Se há quem use a Inteligência Artificial (IA) para procurar informações ou maximizar alguma tarefa, há também quem a encare de forma mais emotiva e a use para manter a aparência de uma conexão. Pelo menos, é esse o objetivo da plataforma Project December, uma ferramenta de IA que simula conversar com “qualquer pessoa, até as que já não estão entre nós”.
Quem quiser aceder a esta plataforma, deve preencher um formulário com as informações sobre a pessoa com quem pretende comunicar, tais como a idade, o relacionamento que tinham, se se tratavam por alguma alcunha carinhosa, entre outros traços de personalidade do ente querido. Estes dados, inseridos num chatbot desenvolvido pelo GPT2 da OpenAI, uma versão inicial do modelo que deu origem ao ChatGPT, dão origem a um perfil que simula, então, a pessoa.
A ferramenta está treinada para gerar respostas de texto às interpelações que lhe são feitas de uma maneira semelhante à humana e adaptada às características introduzidas no formulário inicial. Cada hora de conversa com o chatbot tem um custo de 10 doláres, o que equivale a 9.14 euros.
Atualmente, o Project December tem mais de 3 mil utilizadores, muitos dos quais usaram esta ferramenta para simular conversas com pessoas que já morreram. Jason Rohrer, o fundador, conta à Sky News que muitas das pessoas que recorrem a este serviço procuram uma forma de lidar com perdas repentinas. “Querem ter a conversa final com o ente querido que morreu, ainda que seja simulada, para depois seguirem em frente”, revela, apesar de reconhecer que há quem permaneça como cliente: “Alguns continuam a voltar”. Contudo, refuta a ideia de que estas conversas possam tornar-se um vício.

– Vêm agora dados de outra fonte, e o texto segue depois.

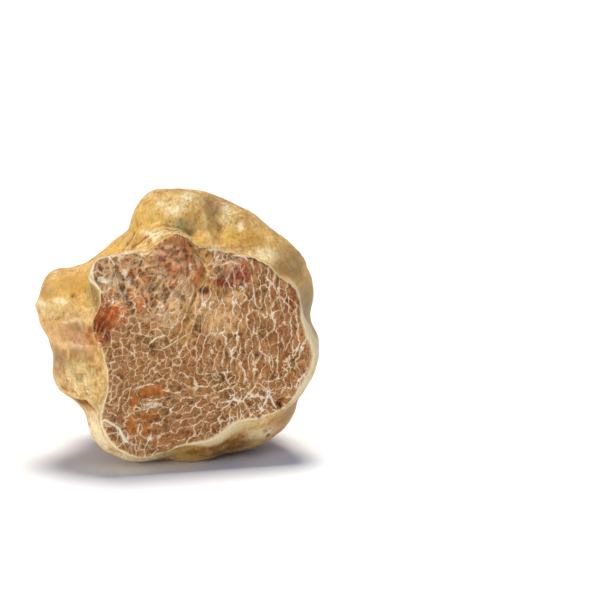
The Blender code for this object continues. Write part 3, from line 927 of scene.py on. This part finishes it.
def makeVeinNet():  # veins run along the borders of flat cells; some borders are left out or stop half-way
    tree = bpy.data.node_groups.new("veinNet", "ShaderNodeTree")
    for name in ("Place", "Grain", "PerAcross", "PerUp"):
        tree.interface.new_socket(name, in_out="INPUT", socket_type="NodeSocketVector")
    for name in ("CellSize", "HalfWidth", "Gaps", "Lean", "Seed"):
        tree.interface.new_socket(name, in_out="INPUT", socket_type="NodeSocketFloat")
    for name in ("Vein", "Near", "Tone", "Knot"):
        tree.interface.new_socket(name, in_out="OUTPUT", socket_type="NodeSocketFloat")
    given = tree.nodes.new("NodeGroupInput").outputs
    result = tree.nodes.new("NodeGroupOutput").inputs

    share = addNode(tree, "Math", {0: 1.0, 1: given["CellSize"]}, operation="DIVIDE")[0]
    place = addNode(tree, "VectorMath", {0: given["Place"], "Scale": share}, operation="SCALE")[0]
    shift = addNode(tree, "CombineXYZ", {0: given["Seed"], 1: given["Seed"]})[0]
    place = addNode(tree, "VectorMath", {0: place, 1: shift})[0]
    cell = {"Vector": place, "Scale": 1.0, "Randomness": 0.95}
    first = addNode(tree, "TexVoronoi", cell, voronoi_dimensions="2D", feature="F1")
    second = addNode(tree, "TexVoronoi", cell, voronoi_dimensions="2D", feature="F2")
    apart = {0: second["Position"], 1: first["Position"]}
    apart = addNode(tree, "VectorMath", apart, operation="SUBTRACT")[0]
    apart = addNode(tree, "VectorMath", {0: apart}, operation="NORMALIZE")[0]
    middle = addNode(tree, "VectorMath", {0: first["Position"], 1: second["Position"]})[0]
    middle = addNode(tree, "VectorMath", {0: middle, "Scale": 0.5}, operation="SCALE")[0]
    toMiddle = addNode(tree, "VectorMath", {0: middle, 1: place}, operation="SUBTRACT")[0]
    away = addNode(tree, "VectorMath", {0: toMiddle, 1: apart}, operation="DOT_PRODUCT")["Value"]
    away = addNode(tree, "Math", {0: away, 1: given["CellSize"]}, operation="MULTIPLY")[0]
    # undo the bending of the plane, so that widths and directions are true
    slopeX = addNode(tree, "VectorMath", {0: apart, 1: given["PerAcross"]}, operation="DOT_PRODUCT")["Value"]
    slopeY = addNode(tree, "VectorMath", {0: apart, 1: given["PerUp"]}, operation="DOT_PRODUCT")["Value"]
    apart = addNode(tree, "CombineXYZ", {0: slopeX, 1: slopeY})[0]
    shrink = addNode(tree, "VectorMath", {0: apart}, operation="LENGTH")["Value"]
    away = addNode(tree, "Math", {0: away, 1: shrink}, operation="DIVIDE")[0]
    apart = addNode(tree, "VectorMath", {0: apart}, operation="NORMALIZE")[0]

    # three random numbers for each border, the same from both of its cells
    chance = addNode(tree, "TexWhiteNoise", {"Vector": middle}, noise_dimensions="2D")["Color"]
    chance = addNode(tree, "SeparateColor", {0: chance})
    crossing = addNode(tree, "VectorMath", {0: apart, 1: given["Grain"]}, operation="DOT_PRODUCT")["Value"]
    crossing = addNode(tree, "Math", {0: crossing}, operation="ABSOLUTE")[0]
    crossing = addNode(tree, "Math", {0: crossing, 1: 3.0}, operation="POWER")[0]
    drop = {0: crossing, 1: given["Lean"], 2: given["Gaps"]}
    drop = addNode(tree, "Math", drop, operation="MULTIPLY_ADD")[0]
    keep = addNode(tree, "Math", {0: chance["Red"], 1: drop}, operation="SUBTRACT")[0]
    keep = addNode(tree, "MapRange", {"Value": keep, "From Min": -0.02, "From Max": 0.02})[0]
    # stubs: one end of the border shows, and chance picks which
    side = addNode(tree, "VectorMath", {0: toMiddle, 1: (0.83, 0.56, 0)}, operation="DOT_PRODUCT")["Value"]
    flip = addNode(tree, "Math", {0: chance["Green"], 1: 0.5}, operation="GREATER_THAN")[0]
    flip = addNode(tree, "Math", {0: flip, 1: 2.0, 2: -1.0}, operation="MULTIPLY_ADD")[0]
    side = addNode(tree, "Math", {0: side, 1: flip}, operation="MULTIPLY")[0]
    stub = addNode(tree, "MapRange", {"Value": side, "From Min": -0.02, "From Max": 0.10})[0]
    hasStub = addNode(tree, "Math", {0: chance["Blue"], 1: 0.35}, operation="GREATER_THAN")[0]
    stub = addNode(tree, "Math", {0: stub, 1: hasStub}, operation="MULTIPLY")[0]
    shown = addNode(tree, "Math", {0: keep, 1: stub}, operation="MAXIMUM")[0]

    # veins are thicker near a knot, where three cells meet
    knot = {"Value": first["Distance"], "From Min": 0.52, "From Max": 0.85}
    knot = addNode(tree, "MapRange", knot, interpolation_type="SMOOTHSTEP")[0]
    width = addNode(tree, "MapRange", {"Value": chance["Blue"], "To Min": 0.5, "To Max": 1.4})[0]
    thicker = addNode(tree, "Math", {0: knot, 1: 0.9, 2: 1.0}, operation="MULTIPLY_ADD")[0]
    for factor in (thicker, given["HalfWidth"]):
        width = addNode(tree, "Math", {0: width, 1: factor}, operation="MULTIPLY")[0]
    widths = addNode(tree, "Math", {0: away, 1: width}, operation="DIVIDE")[0]
    for name, low, high, fade in (("Vein", 0.5, 1.6, "SMOOTHSTEP"), ("Near", 0.5, 4.2, "LINEAR")):
        band = {"Value": widths, "From Min": low, "From Max": high, "To Min": 1.0, "To Max": 0.0}
        band = addNode(tree, "MapRange", band, interpolation_type=fade)[0]
        band = addNode(tree, "Math", {0: band, 1: shown}, operation="MULTIPLY")[0]
        tree.links.new(band, result[name])
    tree.links.new(addNode(tree, "SeparateColor", {0: first["Color"]})["Red"], result["Tone"])
    tree.links.new(knot, result["Knot"])
    return tree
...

A experiência de Sirine Malas: “Queria uma última oportunidade de falar com ela”
Sirine Malas, que vive em Berlim, na Alemanha, desde 2015, conversou com a Sky News sobre a sua experiência com esta ferramenta de IA. Esta mulher, que fugiu da Síria para a Europa, conta que tinha na mãe, que permaneceu no Médio Oriente, a sua “força orientadora”.
As duas comunicavam frequentemente e Sirine sonhava trazer a mãe, Najah, para a Europa para lhe apresentar o neto, que nasceu após a sua fuga da Síria. Contudo, esse reencontro nunca aconteceu, já que Najah morreu em 2018, aos 82 anos, devido a uma insuficiência renal.
Num luto profundo, Sirine encontrou no Project December uma forma de mitigar a dor. “Queria uma última oportunidade de falar com ela”, admite a mulher, que ficou impressionada com os resultados “assustadores” que obteve através da conversa com o chatbot. “Houve momentos em que achei que tudo era real. Mas também houve momentos em que senti que qualquer pessoa poderia responder daquela forma”.
Nas conversas, o chatbot usava termos comuns no discurso da mãe de Sirine e mostrava preocupação pelo bem-estar e saúde da filha. Esta mulher diz que encontrou nesta ferramenta uma forma de fazer o seu luto, mas admite que precisou de ter cuidado para não se envolver em demasia. “Não recomendo que as pessoas se apeguem muito a uma coisas destas, já que isso pode ser perigoso”, alerta, reconhecendo que estas conversas exploram vulnerabilidades e que podem prejudicar o próprio processo de luto.